Michael Lockley

No. 59, 49
- Position: Linebacker

Personal information
- Born: April 20, 1988 (age 38) Orlando, Florida, U.S.
- Listed height: 6 ft 1 in (1.85 m)
- Listed weight: 237 lb (108 kg)

Career information
- High school: Olympia (Orlando)
- College: Florida Atlantic
- NFL draft: 2011: undrafted

Career history
- Jacksonville Jaguars (2011); Montreal Alouettes (2012);

Awards and highlights
- Second-team All-Sun Belt (2010);

Career NFL statistics
- Games played: 7
- Stats at Pro Football Reference

Career CFL statistics
- Tackles: 24
- Sacks: 3
- Stats at CFL.ca (archived)

= Michael Lockley =

American gridiron football player (born 1988)

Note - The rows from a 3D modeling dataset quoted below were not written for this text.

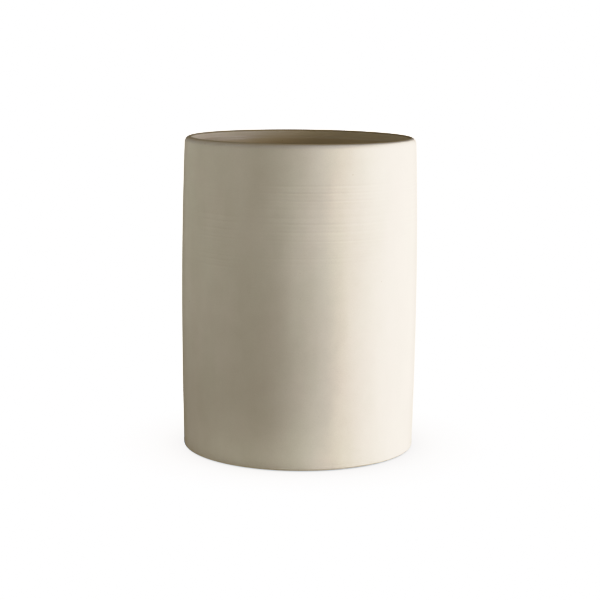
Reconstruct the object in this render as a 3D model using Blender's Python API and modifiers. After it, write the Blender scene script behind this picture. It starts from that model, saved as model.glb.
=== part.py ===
"""Cylinder vase: a wheel-thrown stoneware body, glazed inside, standing on four felt pads.

Metres, +Z up. The origin is the centre of the plane that the vase stands on.
Run it with: blender --background --python part.py
"""

import math

import bmesh
import bpy

# Driving dimensions of the clay body.
BODY_HEIGHT = 0.262
BELLY_RADIUS = 0.0995
RIM_RADIUS = 0.0969
FOOT_RADIUS = 0.0980
BELLY_HEIGHT = 0.1245
WALL_AT_RIM = 0.0052
WALL_AT_FLOOR = 0.0066
FLOOR_THICKNESS = 0.0070
FLOOR_FILLET = 0.0100

# The lip is an uneven round: wide outside, tight inside.
LIP_OUTER_WIDTH = 0.0042
LIP_OUTER_DROP = 0.0050
LIP_INNER_DROP = 0.0022

# The heel is trimmed crisp, with only its edge taken off.
HEEL_ROUND = 0.0012
HEEL_BAND = 0.0140

# Underside: a foot ring around a shallow recess.
RING_WIDTH = 0.0080
RING_ROUND = 0.0010
RECESS_DEPTH = 0.0020
RECESS_SLOPE = 0.0015

# Glaze coat inside the vase.
GLAZE_THICKNESS = 0.0005
GLAZE_BELOW_LIP = 0.0050

# Felt pads, stuck to the roof of the recess and standing proud of the foot ring.
PAD_COUNT = 4
PAD_RADIUS = 0.0060
PAD_CIRCLE_RADIUS = 0.0740
PAD_PROUD = 0.0010
PAD_EDGE_ROUND = 0.0004
PAD_SIDES = 32

# Room left between neighbouring pieces.
GAP = 0.0003

# Fineness of the turned shapes.
TURN_STEPS = 80
WALL_RINGS = 6
MERGE_DISTANCE = 0.00001
SHARP_ANGLE = math.radians(40)

# Heights that follow from the sizes above.
FOOT_Z = PAD_PROUD
LIP_Z = FOOT_Z + BODY_HEIGHT
BELLY_Z = FOOT_Z + BELLY_HEIGHT
SHOULDER_Z = LIP_Z - LIP_OUTER_DROP
HEEL_Z = FOOT_Z + HEEL_BAND
RECESS_Z = FOOT_Z + RECESS_DEPTH
FLOOR_Z = RECESS_Z + FLOOR_THICKNESS


def clear_scene():
    for obj in list(bpy.data.objects):
        bpy.data.objects.remove(obj, do_unlink=True)


def new_collection(name):
    collection = bpy.data.collections.new(name)
    bpy.context.scene.collection.children.link(collection)
    return collection


def new_material(name, colour, roughness):
    material = bpy.data.materials.new(name)
    material.use_nodes = True
    shader = material.node_tree.nodes["Principled BSDF"]
    shader.inputs["Base Color"].default_value = (*colour, 1.0)
    shader.inputs["Roughness"].default_value = roughness
    shader.inputs["Metallic"].default_value = 0.0
    material.diffuse_color = (*colour, 1.0)
    return material


def outer_radius(z):
    """The barrel: widest at the belly, falling off as a parabola towards the rim and the foot."""
    if z > BELLY_Z:
        share = (z - BELLY_Z) / (SHOULDER_Z - BELLY_Z)
        return BELLY_RADIUS - (BELLY_RADIUS - RIM_RADIUS) * share ** 2
    share = (BELLY_Z - z) / (BELLY_Z - FOOT_Z)
    return BELLY_RADIUS - (BELLY_RADIUS - FOOT_RADIUS) * share ** 2


def inner_radius(z):
    """The hollow follows the outside, through a wall that thickens towards the floor."""
    share = (LIP_Z - z) / (LIP_Z - FLOOR_Z)
    wall = WALL_AT_RIM + (WALL_AT_FLOOR - WALL_AT_RIM) * share
    return outer_radius(min(z, SHOULDER_Z)) - wall


def arc(centre, radii, start_degrees, end_degrees, segments):
    """Points on an ellipse arc in the profile plane, as (radius, height) pairs."""
    points = []
    for i in range(segments + 1):
        angle = math.radians(start_degrees + (end_degrees - start_degrees) * i / segments)
        points.append((centre[0] + radii[0] * math.cos(angle), centre[1] + radii[1] * math.sin(angle)))
    return points


def heights(start, end, count):
    """Evenly spaced heights from start to end, without the two ends."""
    return [start + (end - start) * i / (count + 1) for i in range(1, count + 1)]


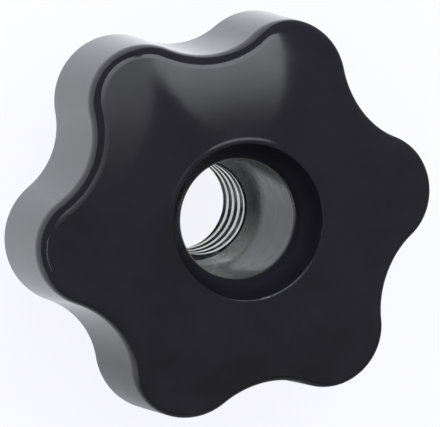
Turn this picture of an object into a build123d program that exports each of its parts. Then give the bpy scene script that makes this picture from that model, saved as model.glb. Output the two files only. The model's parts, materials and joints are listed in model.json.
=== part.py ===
from build123d import *

import os
from math import cos, radians, sin, sqrt, tan

# Six-lobed star knob with a moulded-in threaded bush.  All sizes are in millimetres.
# +Z is the knob's axis and points out of the domed front.  The origin is on that axis, in the plane
# of the bush's back end, which is the face that the knob is screwed down onto and can rest on.
# +X runs through the middle of one lobe.  The sizes over the noses and hollows, and all heights, are
# those of the sharp corners, before any edge is rounded.

# Rim: the lobed part that the hand turns.  Its outline is six convex noses joined by six hollows.
LOBE_COUNT = 6
ACROSS_LOBES = 35.0          # over the noses, at the back of the rim
ACROSS_HOLLOWS = 28.5        # over the bottoms of the hollows, at the back of the rim
NOSE_RADIUS = 5.5            # round of one nose, at the back of the rim
RIM_BACK = 7.9               # height of the rim's flat back
RIM_DRAFT = 4.75             # degrees; the rim narrows towards the front
FRONT_EDGE_RADIUS = 1.4
BACK_EDGE_RADIUS = 0.5

# Front: a shallow dome that ends at the lip of the mouth.
DOME_RADIUS = 55.5
DOME_TOP = 20.2              # height that the dome would reach on the axis
LIP_RADIUS = 6.25            # radius at which the dome meets the mouth
LIP_ROUND = 0.12

# Bore: a conical mouth, then a slightly tapered wall down to the bush.
MOUTH_HALF_ANGLE = 28.5      # degrees from the axis
MOUTH_ROUND = 2.3            # round between the mouth and the wall
BORE_END_RADIUS = 4.73       # at the bush
BORE_DRAFT = 0.5             # degrees

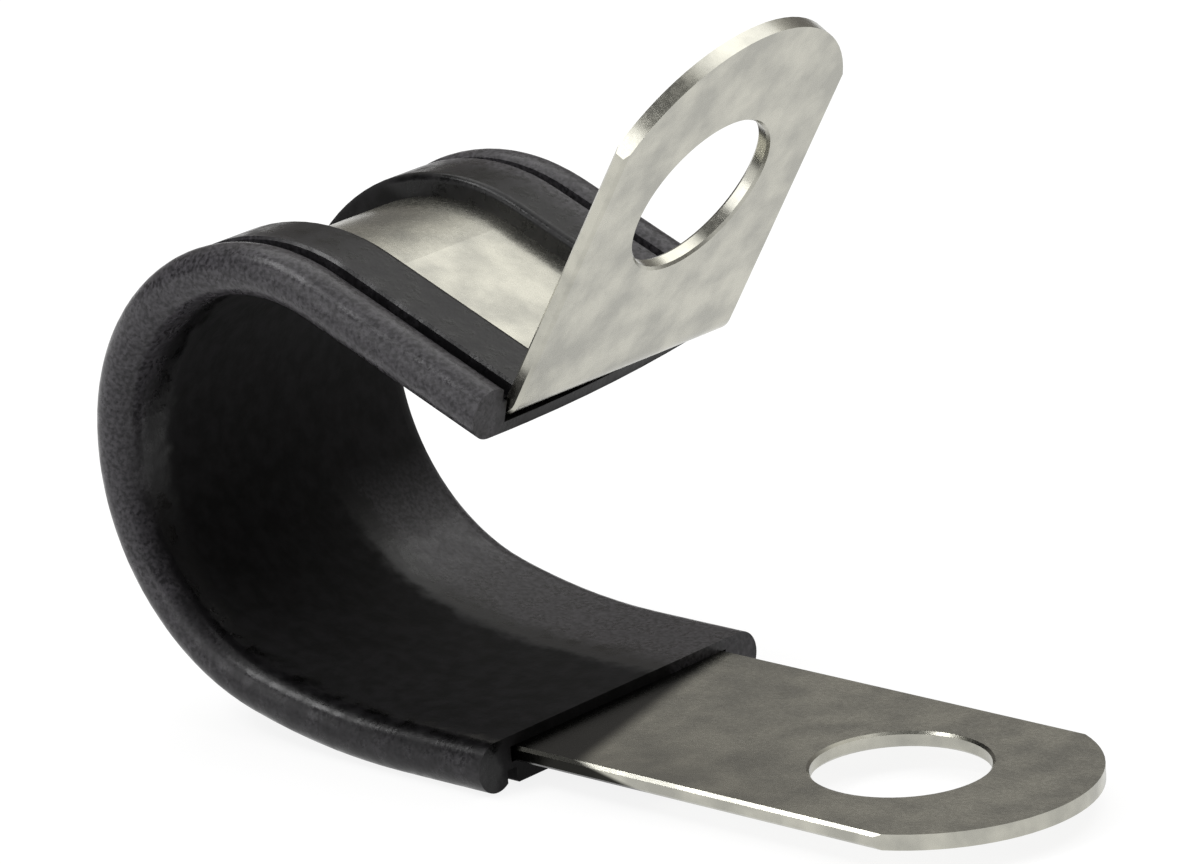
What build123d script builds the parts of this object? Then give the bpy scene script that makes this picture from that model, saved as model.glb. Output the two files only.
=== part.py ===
from build123d import *
import os

# Rubber-lined loop clamp (P-clip): a punched and bent stainless steel band in a black rubber cushion.
# Millimetres. The origin is the centre of the lower fixing hole, on the underside of the lower tab.
# X runs along the lower tab towards its rounded end, Y across the band, Z up.
# The clamp is as delivered: sprung open, with its upper tab standing away from the lower one.

# Strip of the band
band_width = 12.0
band_thickness = 0.6
band_edge_chamfer = 0.12

# Tabs and fixing holes
fixing_hole_diameter = 6.6
hole_to_tab_end = 7.55
tab_end_radius = 6.5
hole_rim_chamfer = 0.1
punch_scrap_length = 1.0

# Side line of the band, measured on the middle of its thickness
hole_to_belly = 17.6
belly_radius = 26.7
belly_angle = 15.2
back_radius = 8.5
back_angle = 83.5
crown_radius = 7.6
crown_angle = 103.0
arm_length = 7.95
fold_radius = 0.7
fold_angle = 81.0
fold_to_hole = 8.0

# Cushion section, measured across the band and from the faces of the steel
cushion_base = 0.42
band_side_clearance = 0.1
lip_thickness = 0.87
lip_reach = 2.7
lip_width = 2.45
lip_tip_radius = 0.3
crest_chamfer = 0.1
groove_width = 0.5
groove_floor = 0.25
bead_radius = 0.97
bead_outreach = 1.87

# Ends of the cushion: square at the lower tab, bowed and leaning a little at the fold
hole_to_cushion = 13.3
cushion_past_fold = 0.75
upper_end_radius = 85.0
upper_end_lean_angle = 8.0

half_width = band_width / 2
middle = band_thickness / 2


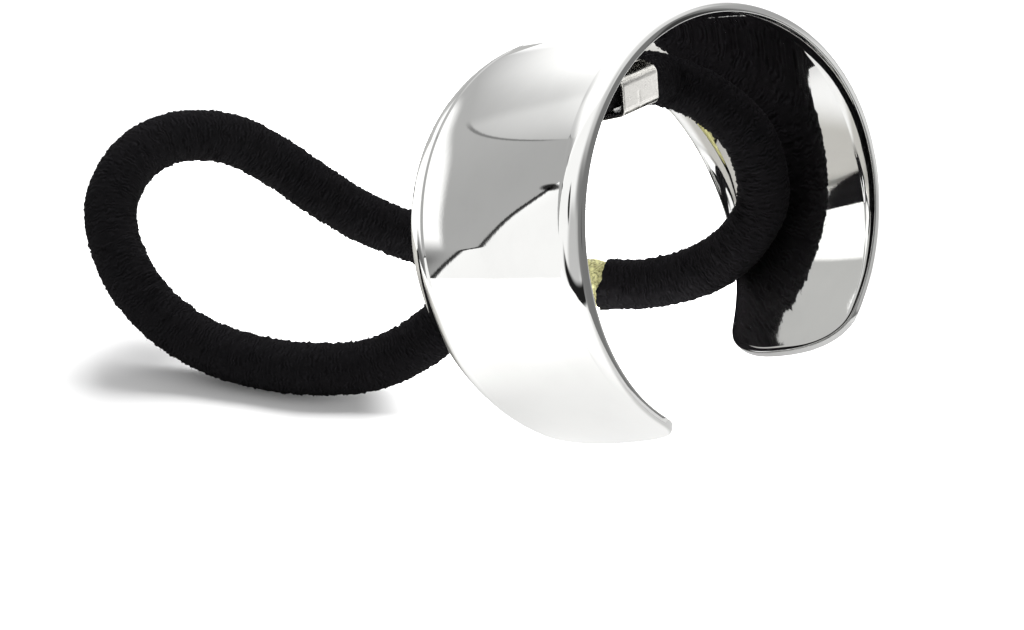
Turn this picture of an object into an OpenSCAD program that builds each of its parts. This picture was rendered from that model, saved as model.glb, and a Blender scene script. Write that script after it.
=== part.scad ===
// Hair tie: a bright sheet-metal cuff with a soldered strap, and the elastic loop that the strap holds.
// The cuff stands on its two ends and leans back onto the elastic, which lies behind it on the surface.
// +X is across the arc of the cuff, -Y is the side that the cuff shows, +Z is up.
// The origin is on the surface, below the middle of the cuff.

/* [Cuff] */
// Outer half width of the arc, from its centre to a side
arc_rx = 25.4; // [25:0.1:26.5]
// Outer height of the crown above the centre of the arc
arc_rz = 23.8; // [23.5:0.1:24.5]
// Angle from the crown to the tip of each end
half_arc = 148; // [140:1:152]
// Thickness of the sheet
sheet_t = 0.9; // [0.8:0.1:1.2]
// Width of the sheet at the crown
crown_w = 28.5; // [26:0.5:31]
// Width of the sheet at the sides
side_w = 25.2; // [23:0.1:27]
// Width of the sheet where the ends begin to round off
end_w = 18; // [16:0.5:21]
// Angle over which each end is rounded off
end_arc = 12; // [10:1:16]
// Width of the border that curls in along both edges
border_w = 2.8; // [2:0.1:3.5]
// Angle that the border curls in by
border_turn = 20; // [10:1:35]
// Angle that the cuff leans back by
lean = 25; // [24:0.5:26]

/* [Strap] */
// Length of the strap along the elastic
strap_len = 5.8; // [4.5:0.1:6.5]
// Thickness of the strap
strap_t = 0.6; // [0.4:0.1:0.7]
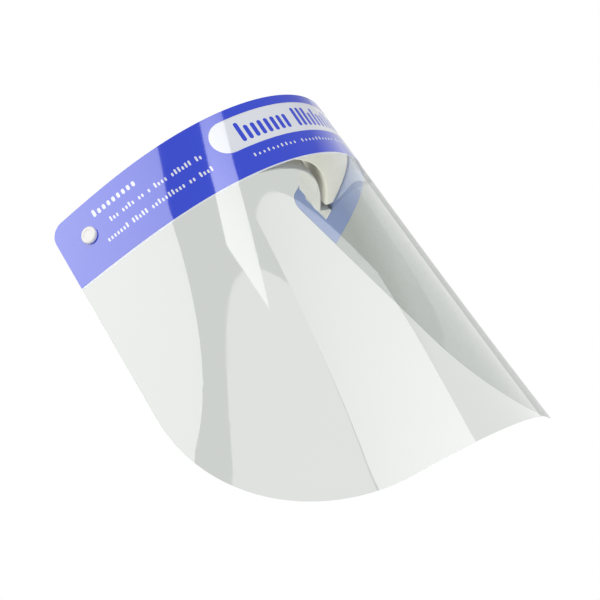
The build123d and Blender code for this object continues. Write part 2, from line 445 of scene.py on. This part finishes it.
def wovenElastic():
    # dull ribbed cloth with a faint sheen from its loose fibres; shade is painted darker into the grooves
    # of the weave, with random fibre tone over it
    material, tree = newMaterial("woven polyester elastic")
    flat = addNode(tree, "UVMap", {"uv_map": "flatPlace"})
    threadScale = elastic["bandsPerUnit"] / elastic["threadSpacing"]
    across = addNode(tree, "TexWave",
                     {"wave_type": "BANDS", "bands_direction": "X", "Scale": threadScale,
                      "Distortion": 0.6, "Detail Scale": 2.0}, {"Vector": flat.outputs["UV"]})
    ribScale = elastic["bandsPerUnit"] / (elastic["ribSpacing"] * 1000)
    ribs = addNode(tree, "TexWave", {"wave_type": "BANDS", "bands_direction": "Y", "Scale": ribScale,
                                     "Distortion": 0.2}, {"Vector": flat.outputs["UV"]})
    weave = addNode(tree, "Math", {"operation": "MULTIPLY"},
                    {0: across.outputs["Fac"], 1: ribs.outputs["Fac"]})
    fibre = addNode(tree, "TexNoise", {"Scale": 1 / elastic["fuzzSpacing"], "Detail": 4.0},
                    {"Vector": flat.outputs["UV"]})
    # painted groove shade from the weave, with random fibre tone added
    paintedShadeAndFibreTone = addNode(tree, "Math", {"operation": "MULTIPLY_ADD", 1: 0.35},
                      {0: fibre.outputs["Fac"], 2: weave.outputs["Value"]})
    colour = addNode(tree, "Mix", {"data_type": "RGBA", 6: toLinear(elastic["paintedGrooveShade"]),
                                   7: toLinear(elastic["pale"])}, {0: paintedShadeAndFibreTone.outputs["Value"]})
    bump = addNode(tree, "Bump", {"Strength": 0.5, "Distance": 0.0002},
                   {"Height": weave.outputs["Value"]})
    cloth = addNode(tree, "BsdfPrincipled",
                    {"Roughness": 0.88, "Sheen Weight": 0.25, "Sheen Roughness": 0.5},
                    {"Base Color": colour.outputs[2], "Normal": bump.outputs["Normal"]})
    addNode(tree, "OutputMaterial", {}, {"Surface": cloth.outputs["BSDF"]})
    return material


# ---- injection-moulded polypropylene snaps and the clear-white acrylic tape ----
snapPlastic = {
    "white": "f4f3f1",
    "warm": "ebe9e6",
    "flowSpacing": 5.0,      # millimetres
    "grainSize": 0.5,
    "grainDepth": 0.00003,
    "roughness": 0.34,
    "ior": 1.49,
}
tapeFilm = {"white": "dddcd4", "warm": "d2d0c6", "streakSpacing": 9, "stretch": 0.15}


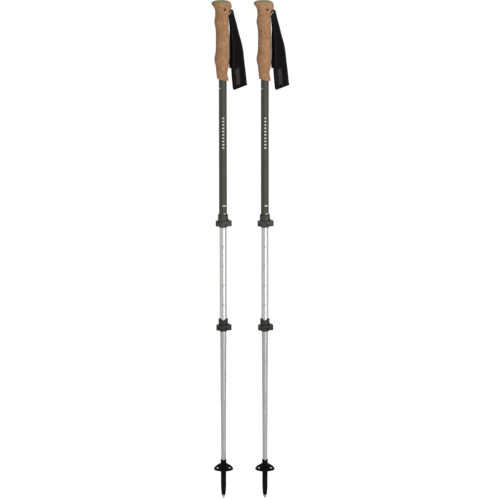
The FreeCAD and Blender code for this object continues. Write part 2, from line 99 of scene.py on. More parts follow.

Michael Lockley (born April 20, 1988) is an American former professional football linebacker. He played college football at Florida Atlantic University. He played for the Jacksonville Jaguars and Montreal Alouettes.

==Early life==
Lockley lettered in football, weightlifting and track and field at Olympia High School in Orlando, Florida. He recorded 110 tackles and seven blocked kicks in his high school career. He earned All-Orange County and All-District honors his senior year. He was also named Olympia's Athlete of the Year. Lockley played in the East-West Metro Senior All-Star Game.

==College career==
Lockley was a four-year football letterman for the Florida Atlantic Owls. He finished his college career with 234 total tackles, 13.5 tackles for loss,
two sacks and three forced fumbles. He also blocked four field goal attempts. Lockley was an All-Sun Belt second-team selection his senior year.

==Professional career==
Lockley was rated the 25th best inside linebacker in the 2011 NFL draft by NFLDraftScout.com. He was signed by the Jacksonville Jaguars on July 26, 2011. He was fined $20,000 for a hit on New England Patriots wide receiver Taylor Price in the first preseason game of 2011. He was released by the Jaguars on September 3, 2011 and signed to the Jaguars' practice squad on September 4, 2011. Lockley was promoted to the active roster on November 8, 2011. He made his NFL debut on special teams on November 13, 2011 against the Indianapolis Colts. Lockley was released by the Jaguars on December 27, 2011. He played in seven games for the Jaguars.

Lockley signed with the Montreal Alouettes on June 8, 2012. He recorded 24 total tackles and 3 sacks during the 2012 season. He was released by the Alouettes on June 21, 2013.